Material:

------------------------------------------------------------

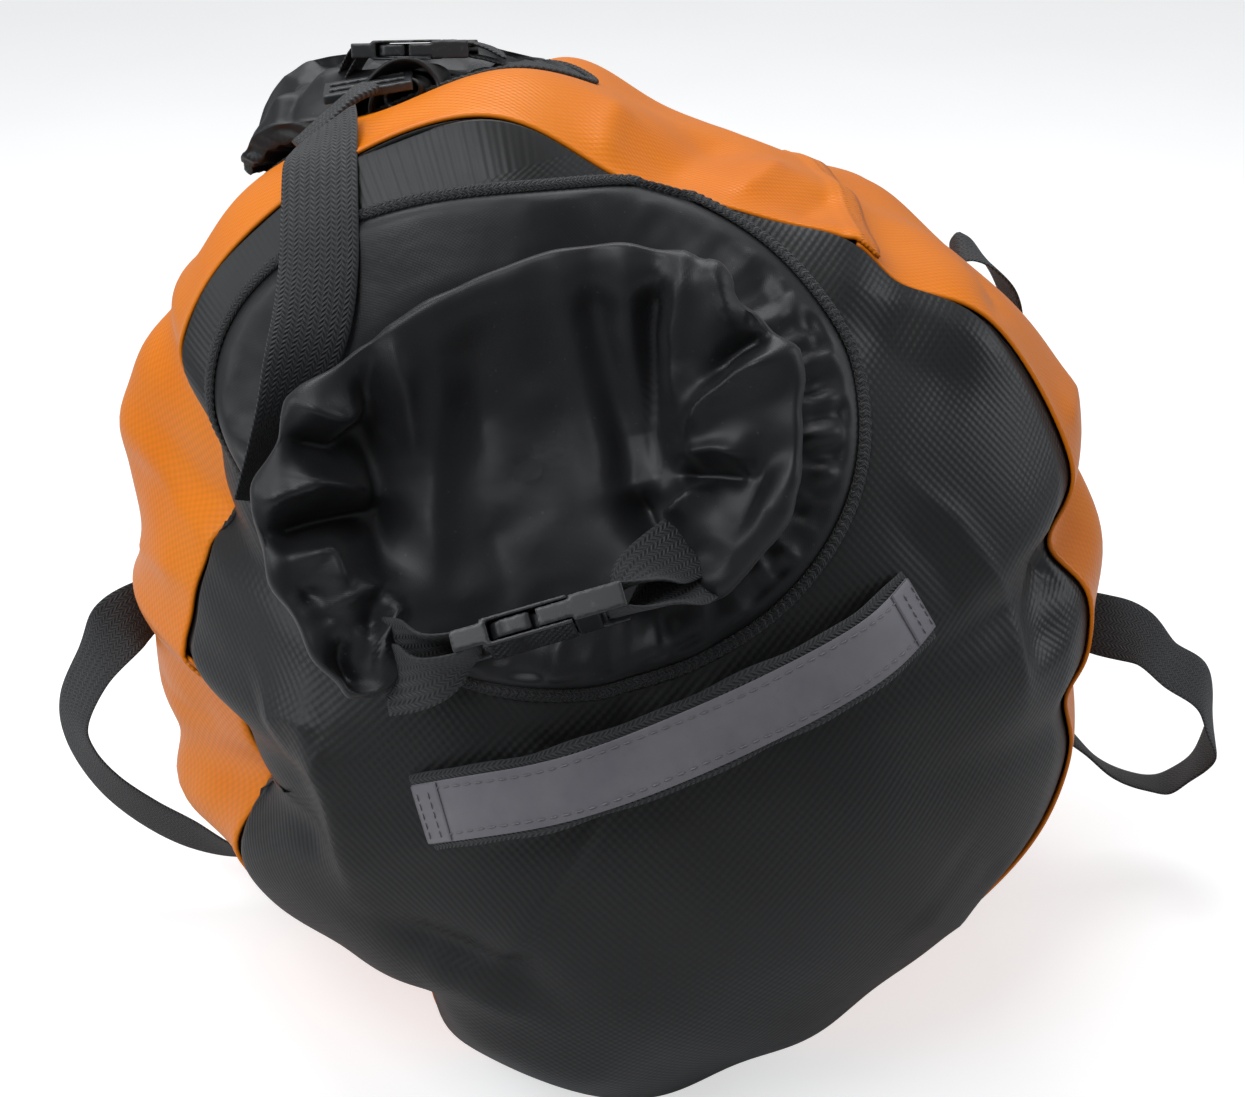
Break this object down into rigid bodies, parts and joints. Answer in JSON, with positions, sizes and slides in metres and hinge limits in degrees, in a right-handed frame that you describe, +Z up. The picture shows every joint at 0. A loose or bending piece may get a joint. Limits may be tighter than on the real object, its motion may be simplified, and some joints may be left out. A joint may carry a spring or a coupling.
{
  "type": "throw rope bag",
  "caption": "Soft PVC drum bag for a floating throw rope, with rolled nylon collars closed by side-release buckles, webbing loops and a reflective grab handle.",
  "frame": {"origin": "on the floor under the middle of the drum", "axes": "+Z up, the front end panel with the large collar and the grab handle faces -Y, +X to its right"},
  "size_m": [0.4806, 0.337, 0.3502],
  "materials": {
    "orange_pvc": "PVC-coated fabric, satin, woven grain showing through",
    "black_pvc": "PVC-coated fabric, satin to matte, woven grain showing through",
    "collar_nylon": "thin coated nylon, soft sheen, creased",
    "black_webbing": "woven polypropylene webbing",
    "black_plastic": "moulded acetal, satin, worn edges",
    "reflective_tape": "grey retroreflective tape, stitched",
    "rope": "braided floating rope",
    "foam": "closed-cell foam"
  },
  "bodies": {
    "root": {"wall_top_sheet": "orange_pvc", "wall_lower_sheet": "orange_pvc", "front_panel": "black_pvc", "back_panel": "black_pvc", "front_collar_skirt": "collar_nylon", "front_seam_binding": "black_webbing", "top_collar_skirt": "collar_nylon", "top_seam_binding": "black_webbing", "rope_coil": "rope", "foam_float": "foam"},
    "front_collar": {"front_collar_hood": "collar_nylon", "front_mouth_strip": "black_webbing", "front_buckle_female": "black_plastic", "front_female_tab": "black_webbing"},
    "front_male": {"front_buckle_male": "black_plastic", "front_male_tab": "black_webbing"},
    "front_latch_a": {"front_latch_a": "black_plastic"},
    "front_latch_b": {"front_latch_b": "black_plastic"},
    "top_collar": {"top_collar_hood": "collar_nylon", "top_mouth_strip": "black_webbing", "top_buckle_female": "black_plastic", "top_female_tab": "black_webbing"},
    "top_male": {"top_buckle_male": "black_plastic", "top_male_tab": "black_webbing"},
    "top_latch_a": {"top_latch_a": "black_plastic"},
    "top_latch_b": {"top_latch_b": "black_plastic"},
    "strap_slider": {"strap_slider": "black_plastic"},
    "strap_tail": {"strap_tail": "black_webbing"},
    "handle": {"front_handle": "black_webbing", "handle_reflector": "reflective_tape"},
    "left_loop": {"left_loop": "black_webbing"},
    "right_loop": {"right_loop": "black_webbing"},
    "rear_loop": {"rear_loop": "black_webbing"}
  },
  "joints": [
    {"name": "front_collar_tilt", "type": "hinge", "parent": "root", "child": "front_collar", "pos_m": [-0.04913, -0.0677, 0.30738], "axis": [-0.9612, -0.138, -0.239], "range_deg": [0, 15], "stiffness_Nm_per_rad": 1.5},
    {"name": "front_buckle_release", "type": "slide", "parent": "front_collar", "child": "front_male", "axis": [0.9612, 0.138, 0.239], "range_m": [0, 0.03], "stiffness_N_per_m": 60},
    {"name": "front_latch_a_squeeze", "type": "hinge", "parent": "front_male", "child": "front_latch_a", "pos_m": [-0.01501, -0.17207, 0.23649], "axis": [0.2718, -0.6241, -0.7326], "range_deg": [0, 7], "stiffness_Nm_per_rad": 0.2},
    {"name": "front_latch_b_squeeze", "type": "hinge", "parent": "front_male", "child": "front_latch_b", "pos_m": [-0.01424, -0.15977, 0.22629], "axis": [0.2718, -0.6241, -0.7326], "range_deg": [-7, 0], "stiffness_Nm_per_rad": 0.2},
    {"name": "top_collar_tilt", "type": "hinge", "parent": "root", "child": "top_collar", "pos_m": [-0.07348, 0.08997, 0.30294], "axis": [-0.9163, 0, -0.4006], "range_deg": [0, 8], "stiffness_Nm_per_rad": 1},
    {"name": "top_buckle_release", "type": "slide", "parent": "top_collar", "child": "top_male", "axis": [0.9956, -0.0862, 0.0374], "range_m": [0, 0.015], "stiffness_N_per_m": 60},
    {"name": "top_latch_a_squeeze", "type": "hinge", "parent": "top_male", "child": "top_latch_a", "pos_m": [-0.06624, 0.04994, 0.34282], "axis": [-0.0182, 0.2134, 0.9768], "range_deg": [0, 7], "stiffness_Nm_per_rad": 0.2},
    {"name": "top_latch_b_squeeze", "type": "hinge", "parent": "top_male", "child": "top_latch_b", "pos_m": [-0.06747, 0.03691, 0.34564], "axis": [-0.0182, 0.2134, 0.9768], "range_deg": [-7, 0], "stiffness_Nm_per_rad": 0.2},
    {"name": "slider_tilt", "type": "hinge", "parent": "root", "child": "strap_slider", "pos_m": [-0.088, 0.0245, 0.3375], "axis": [-0.9888, 0, -0.1494], "range_deg": [0, 12], "stiffness_Nm_per_rad": 0.05},
    {"name": "strap_swing", "type": "hinge", "parent": "strap_slider", "child": "strap_tail", "pos_m": [-0.09, 0.0025, 0.3394], "axis": [-0.9889, 0, -0.1483], "range_deg": [0, 45], "stiffness_Nm_per_rad": 0.01},
    {"name": "handle_lift", "type": "hinge", "parent": "root", "child": "handle", "pos_m": [0.01076, -0.12729, 0.18867], "axis": [-0.9218, -0.2016, -0.3311], "range_deg": [0, 18], "stiffness_Nm_per_rad": 0.05},
    {"name": "left_loop_swing", "type": "hinge", "parent": "root", "child": "left_loop", "pos_m": [-0.1605, 0.006, 0.079], "axis": [-0.4871, 0.2312, 0.8422], "range_deg": [-10, 22], "stiffness_Nm_per_rad": 0.03},
    {"name": "right_loop_swing", "type": "hinge", "parent": "root", "child": "right_loop", "pos_m": [0.172, 0.022, 0.1055], "axis": [0.2113, 0, 0.9774], "range_deg": [-20, 20], "stiffness_Nm_per_rad": 0.03},
    {"name": "rear_loop_swing", "type": "hinge", "parent": "root", "child": "rear_loop", "pos_m": [0.14335, 0.099, 0.23635], "axis": [-0.5123, 0.0507, 0.8573], "range_deg": [0, 15], "stiffness_Nm_per_rad": 0.03}
  ],
  "couplings": [
    {"joint": "front_latch_b_squeeze", "follows": "front_latch_a_squeeze", "ratio": -1},
    {"joint": "top_latch_b_squeeze", "follows": "top_latch_a_squeeze", "ratio": -1}
  ]
}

------------------------------------------------------------

Your task:
Could you quote the material above in full, exactly as it stands?

Output for this exercise:
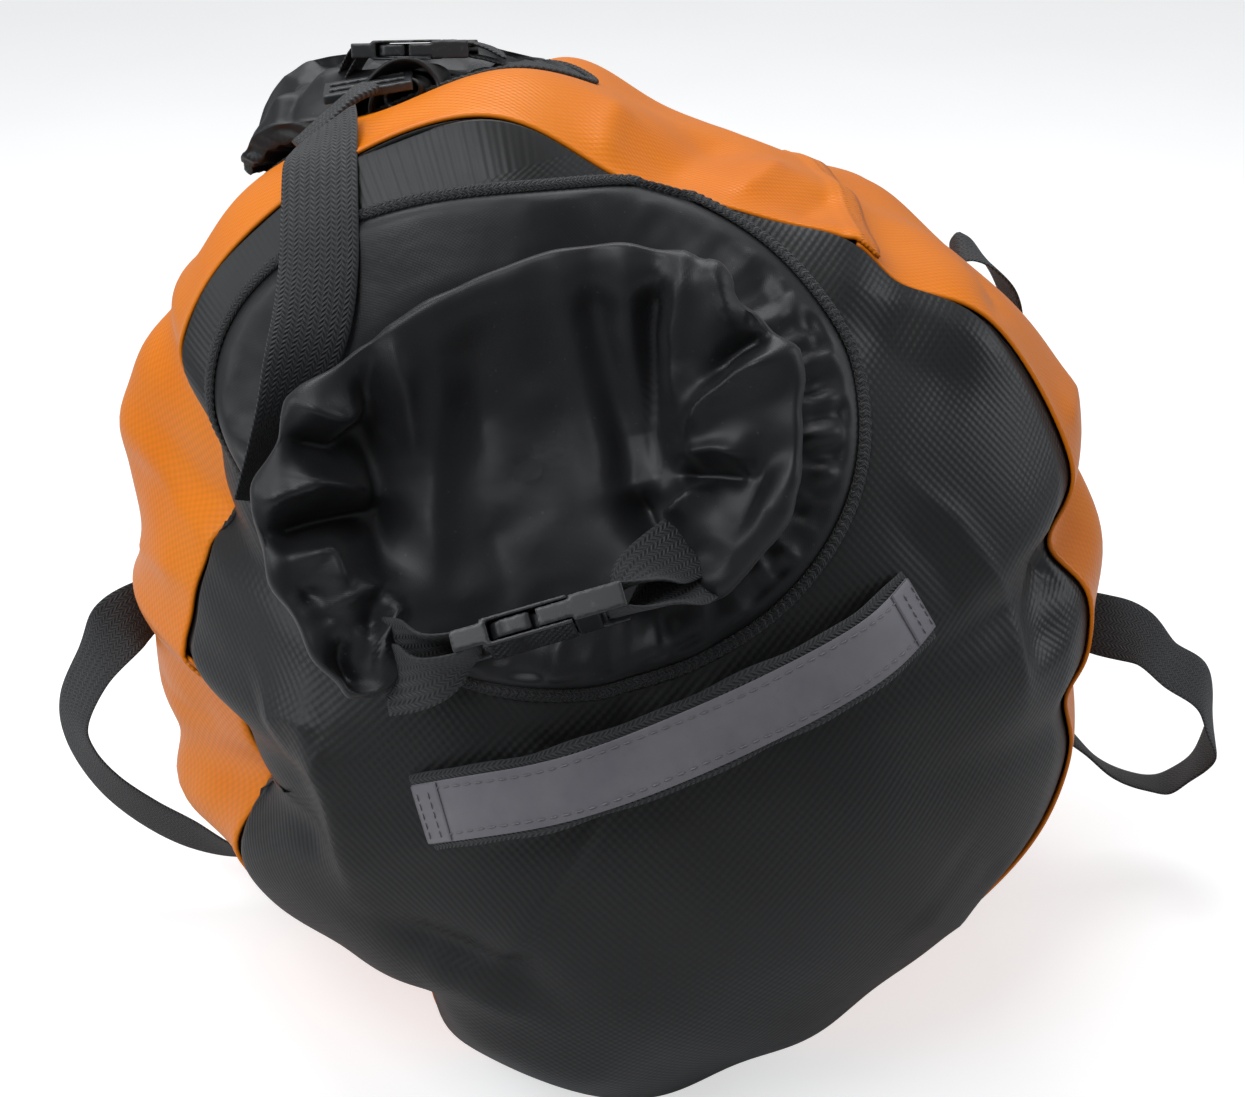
Break this object down into rigid bodies, parts and joints. Answer in JSON, with positions, sizes and slides in metres and hinge limits in degrees, in a right-handed frame that you describe, +Z up. The picture shows every joint at 0. A loose or bending piece may get a joint. Limits may be tighter than on the real object, its motion may be simplified, and some joints may be left out. A joint may carry a spring or a coupling.
{
  "type": "throw rope bag",
  "caption": "Soft PVC drum bag for a floating throw rope, with rolled nylon collars closed by side-release buckles, webbing loops and a reflective grab handle.",
  "frame": {"origin": "on the floor under the middle of the drum", "axes": "+Z up, the front end panel with the large collar and the grab handle faces -Y, +X to its right"},
  "size_m": [0.4806, 0.337, 0.3502],
  "materials": {
    "orange_pvc": "PVC-coated fabric, satin, woven grain showing through",
    "black_pvc": "PVC-coated fabric, satin to matte, woven grain showing through",
    "collar_nylon": "thin coated nylon, soft sheen, creased",
    "black_webbing": "woven polypropylene webbing",
    "black_plastic": "moulded acetal, satin, worn edges",
    "reflective_tape": "grey retroreflective tape, stitched",
    "rope": "braided floating rope",
    "foam": "closed-cell foam"
  },
  "bodies": {
    "root": {"wall_top_sheet": "orange_pvc", "wall_lower_sheet": "orange_pvc", "front_panel": "black_pvc", "back_panel": "black_pvc", "front_collar_skirt": "collar_nylon", "front_seam_binding": "black_webbing", "top_collar_skirt": "collar_nylon", "top_seam_binding": "black_webbing", "rope_coil": "rope", "foam_float": "foam"},
    "front_collar": {"front_collar_hood": "collar_nylon", "front_mouth_strip": "black_webbing", "front_buckle_female": "black_plastic", "front_female_tab": "black_webbing"},
    "front_male": {"front_buckle_male": "black_plastic", "front_male_tab": "black_webbing"},
    "front_latch_a": {"front_latch_a": "black_plastic"},
    "front_latch_b": {"front_latch_b": "black_plastic"},
    "top_collar": {"top_collar_hood": "collar_nylon", "top_mouth_strip": "black_webbing", "top_buckle_female": "black_plastic", "top_female_tab": "black_webbing"},
    "top_male": {"top_buckle_male": "black_plastic", "top_male_tab": "black_webbing"},
    "top_latch_a": {"top_latch_a": "black_plastic"},
    "top_latch_b": {"top_latch_b": "black_plastic"},
    "strap_slider": {"strap_slider": "black_plastic"},
    "strap_tail": {"strap_tail": "black_webbing"},
    "handle": {"front_handle": "black_webbing", "handle_reflector": "reflective_tape"},
    "left_loop": {"left_loop": "black_webbing"},
    "right_loop": {"right_loop": "black_webbing"},
    "rear_loop": {"rear_loop": "black_webbing"}
  },
  "joints": [
    {"name": "front_collar_tilt", "type": "hinge", "parent": "root", "child": "front_collar", "pos_m": [-0.04913, -0.0677, 0.30738], "axis": [-0.9612, -0.138, -0.239], "range_deg": [0, 15], "stiffness_Nm_per_rad": 1.5},
    {"name": "front_buckle_release", "type": "slide", "parent": "front_collar", "child": "front_male", "axis": [0.9612, 0.138, 0.239], "range_m": [0, 0.03], "stiffness_N_per_m": 60},
    {"name": "front_latch_a_squeeze", "type": "hinge", "parent": "front_male", "child": "front_latch_a", "pos_m": [-0.01501, -0.17207, 0.23649], "axis": [0.2718, -0.6241, -0.7326], "range_deg": [0, 7], "stiffness_Nm_per_rad": 0.2},
    {"name": "front_latch_b_squeeze", "type": "hinge", "parent": "front_male", "child": "front_latch_b", "pos_m": [-0.01424, -0.15977, 0.22629], "axis": [0.2718, -0.6241, -0.7326], "range_deg": [-7, 0], "stiffness_Nm_per_rad": 0.2},
    {"name": "top_collar_tilt", "type": "hinge", "parent": "root", "child": "top_collar", "pos_m": [-0.07348, 0.08997, 0.30294], "axis": [-0.9163, 0, -0.4006], "range_deg": [0, 8], "stiffness_Nm_per_rad": 1},
    {"name": "top_buckle_release", "type": "slide", "parent": "top_collar", "child": "top_male", "axis": [0.9956, -0.0862, 0.0374], "range_m": [0, 0.015], "stiffness_N_per_m": 60},
    {"name": "top_latch_a_squeeze", "type": "hinge", "parent": "top_male", "child": "top_latch_a", "pos_m": [-0.06624, 0.04994, 0.34282], "axis": [-0.0182, 0.2134, 0.9768], "range_deg": [0, 7], "stiffness_Nm_per_rad": 0.2},
    {"name": "top_latch_b_squeeze", "type": "hinge", "parent": "top_male", "child": "top_latch_b", "pos_m": [-0.06747, 0.03691, 0.34564], "axis": [-0.0182, 0.2134, 0.9768], "range_deg": [-7, 0], "stiffness_Nm_per_rad": 0.2},
    {"name": "slider_tilt", "type": "hinge", "parent": "root", "child": "strap_slider", "pos_m": [-0.088, 0.0245, 0.3375], "axis": [-0.9888, 0, -0.1494], "range_deg": [0, 12], "stiffness_Nm_per_rad": 0.05},
    {"name": "strap_swing", "type": "hinge", "parent": "strap_slider", "child": "strap_tail", "pos_m": [-0.09, 0.0025, 0.3394], "axis": [-0.9889, 0, -0.1483], "range_deg": [0, 45], "stiffness_Nm_per_rad": 0.01},
    {"name": "handle_lift", "type": "hinge", "parent": "root", "child": "handle", "pos_m": [0.01076, -0.12729, 0.18867], "axis": [-0.9218, -0.2016, -0.3311], "range_deg": [0, 18], "stiffness_Nm_per_rad": 0.05},
    {"name": "left_loop_swing", "type": "hinge", "parent": "root", "child": "left_loop", "pos_m": [-0.1605, 0.006, 0.079], "axis": [-0.4871, 0.2312, 0.8422], "range_deg": [-10, 22], "stiffness_Nm_per_rad": 0.03},
    {"name": "right_loop_swing", "type": "hinge", "parent": "root", "child": "right_loop", "pos_m": [0.172, 0.022, 0.1055], "axis": [0.2113, 0, 0.9774], "range_deg": [-20, 20], "stiffness_Nm_per_rad": 0.03},
    {"name": "rear_loop_swing", "type": "hinge", "parent": "root", "child": "rear_loop", "pos_m": [0.14335, 0.099, 0.23635], "axis": [-0.5123, 0.0507, 0.8573], "range_deg": [0, 15], "stiffness_Nm_per_rad": 0.03}
  ],
  "couplings": [
    {"joint": "front_latch_b_squeeze", "follows": "front_latch_a_squeeze", "ratio": -1},
    {"joint": "top_latch_b_squeeze", "follows": "top_latch_a_squeeze", "ratio": -1}
  ]
}